6, Okay, at this point, it read rated voltage from + to -, and possibly rated voltage from + to case. if it read zero from + to case, and no other reading other than zero from - to case, it's safe to assume this is a non-grounded standard power supply.. Now... When running projects with the supply, I would highly suggest running a wire from the case, to the - terminal, before running it to the common GND connection of your projects. most single-voltage supplies, the - should already be connected to common GND (yes, this even includes earth GND)

NOW.... IF you got a voltage reading in step #4, you should connect ONLY the case to the GND (and all other devices needing GND) .. and ONLY the "+" terminal to the main supply connection (I.E. Arduino's barrel socket center pin, any device needing the higher VIn voltage.)..

Hope this helps?

Ground is not the same thing as PE (protective earth, the full name for mains earth wire).

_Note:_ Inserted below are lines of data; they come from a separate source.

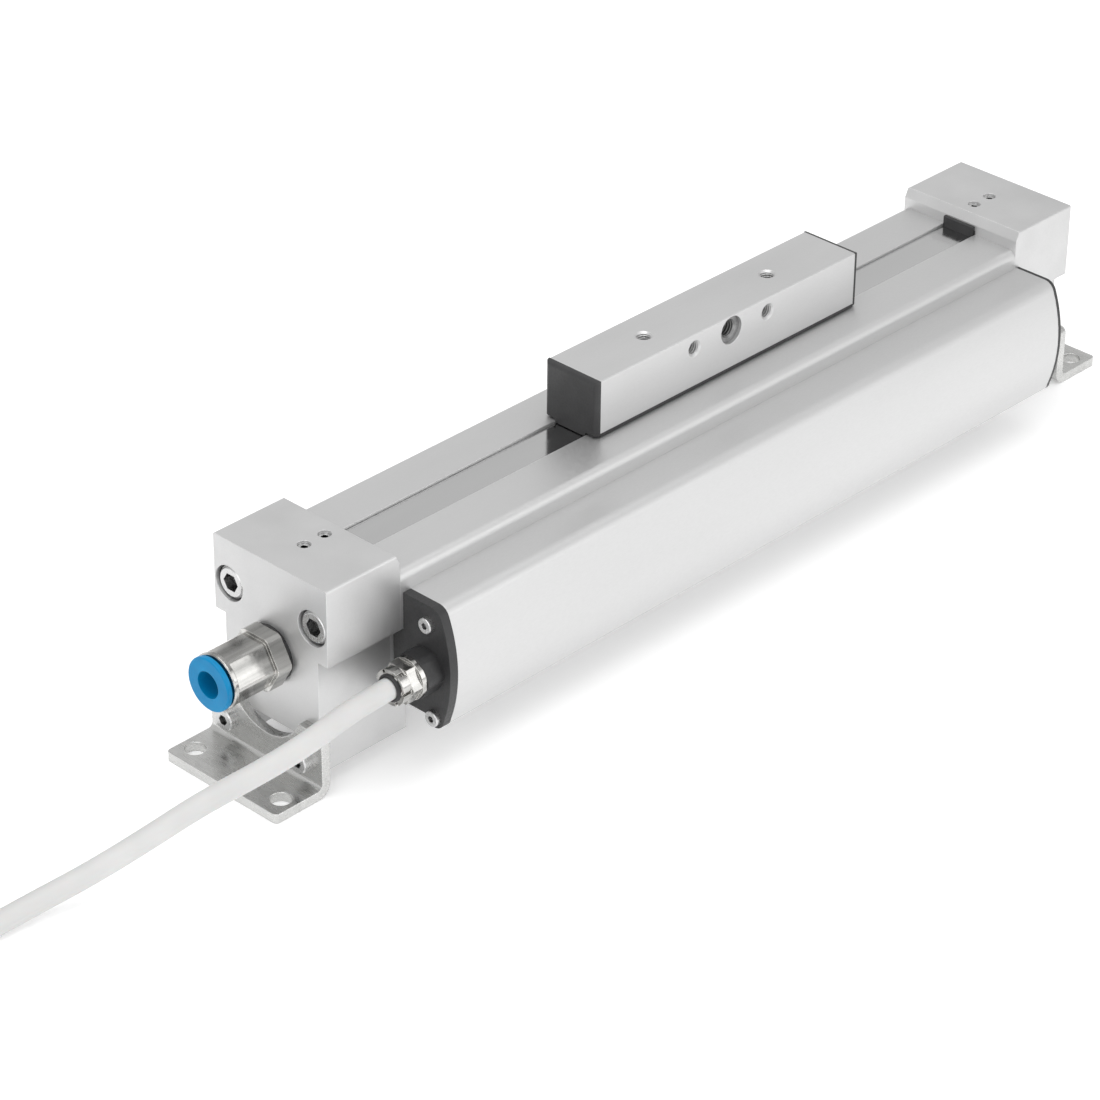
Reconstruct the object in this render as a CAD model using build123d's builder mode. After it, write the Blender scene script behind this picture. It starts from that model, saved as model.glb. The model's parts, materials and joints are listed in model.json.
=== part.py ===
from build123d import *
import math
import os

# Rodless pneumatic cylinder with a narrow carriage on top and a displacement encoder along one side.
# Millimetres. X runs along the barrel, Z is up and the encoder is on the -Y side.
# The origin is the middle of the four foot holes, on the plane that the feet stand on.

# Clearances that several fits share
close_fit = 0.05  # between pieces that seat in one another
free_fit = 0.1  # round shanks and tongues that slide in

# Lengths along the barrel
stroke = 125.0
carriage_length = 116.0
end_room = 14.4  # left between the carriage and a cap when the piston stops
carriage_rest = 14.0  # carriage centre from the middle of the barrel, as it stands in the picture
cap_depth = 27.6
barrel_length = stroke + carriage_length + 2 * end_room
barrel_end = barrel_length / 2
cap_face = barrel_end + cap_depth

# Barrel section
axis_height = 36.7
bore_radius = 12.5
barrel_bottom = 14.2
barrel_top = 59.2
shoulder_height = 41.3
barrel_width = 45.0
waist_width = 37.0
barrel_edge = 2.5
slot_width = 6.0
band_channel_width = 12.2
band_channel_depth = 1.2
side_slot_heights = (24.0, 44.9)
side_slot_neck = 3.0
side_slot_head = 4.4
side_slot_depth = 4.2
base_slot_offset = 11.5
base_slot_neck = 3.8
base_slot_head = 6.4
base_slot_depth = 4.6
slot_lip = 1.3

# Bands that close the slot from outside and from inside
cover_band_width = 11.8
cover_band_thickness = 0.4
band_gap = 0.15
band_bend = 50.0
band_ramp = 20.0
band_hold = 17.0  # length of cover band held inside each cap
seal_band_width = 8.0
seal_band_thickness = 0.8
seal_band_bend = 40.0
seal_band_dip = 10.0
dip_half_flat = 8.0
dip_half_length = 38.0

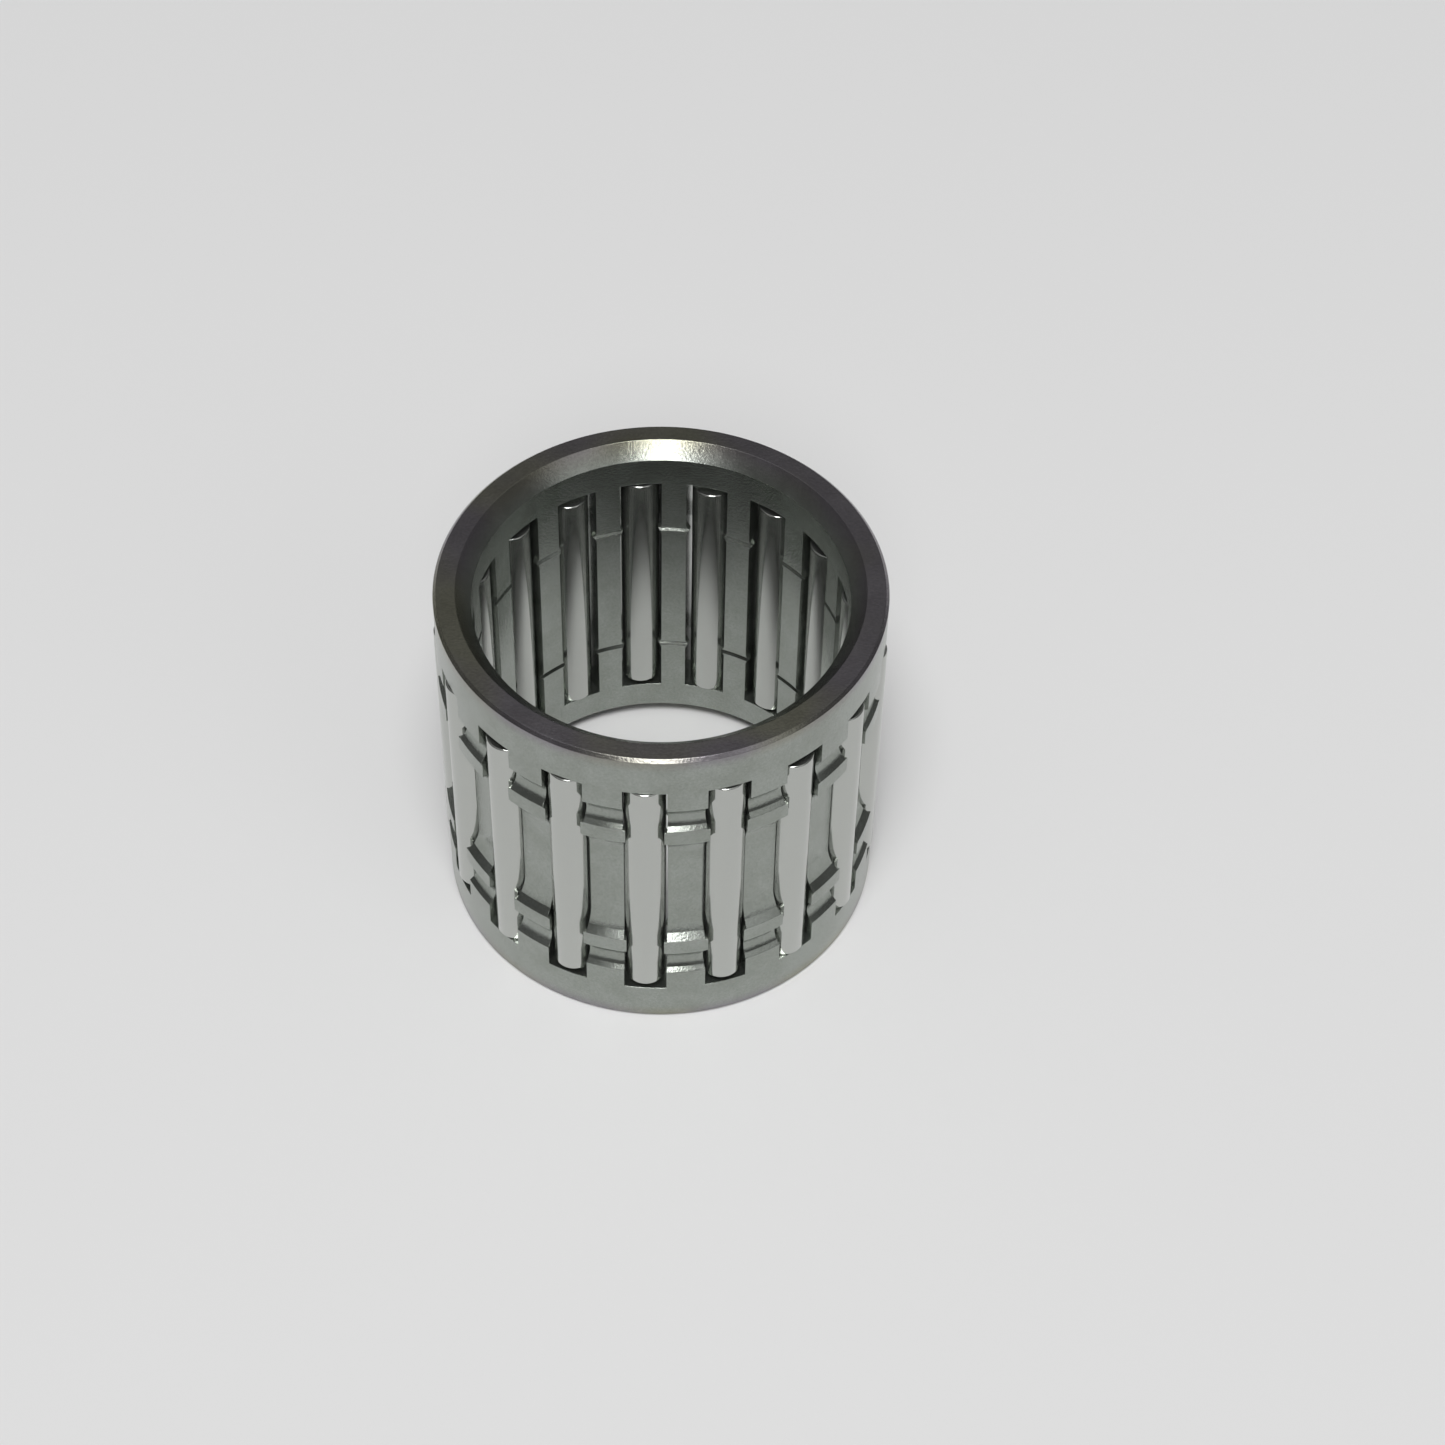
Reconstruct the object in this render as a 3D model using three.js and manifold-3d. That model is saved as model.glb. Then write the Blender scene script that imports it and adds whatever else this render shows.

For instance during a fault condition PE can jump to high voltages for a few milliseconds before the mains fuse or contact breaker fails. PE is there to provide a low resistance path for fault current and ensure a fuse blows should live wire accidentally touch an earthed metal part, thus limiting the duration of a dangerous voltage. It can't prevent you getting a shock, it can prevent you getting a fatal shock.

Most electronic devices these days are fully isolated and don't need PE connecting at all since there is no way for a live wire to touch a metal case (usually there is no metal case).

Hence the power supply doesn't have PE.

If your arduino is talking to some sort of solenoid control board, you must run a ground wire between the Arduino and the control board, that's a given.

If your arduino ground happens to be connected to PE via its supply its actually a good thing your new supply is isolated - you don't want mains fault currents flowing through your circuit's ground wires, mains fault currents are large.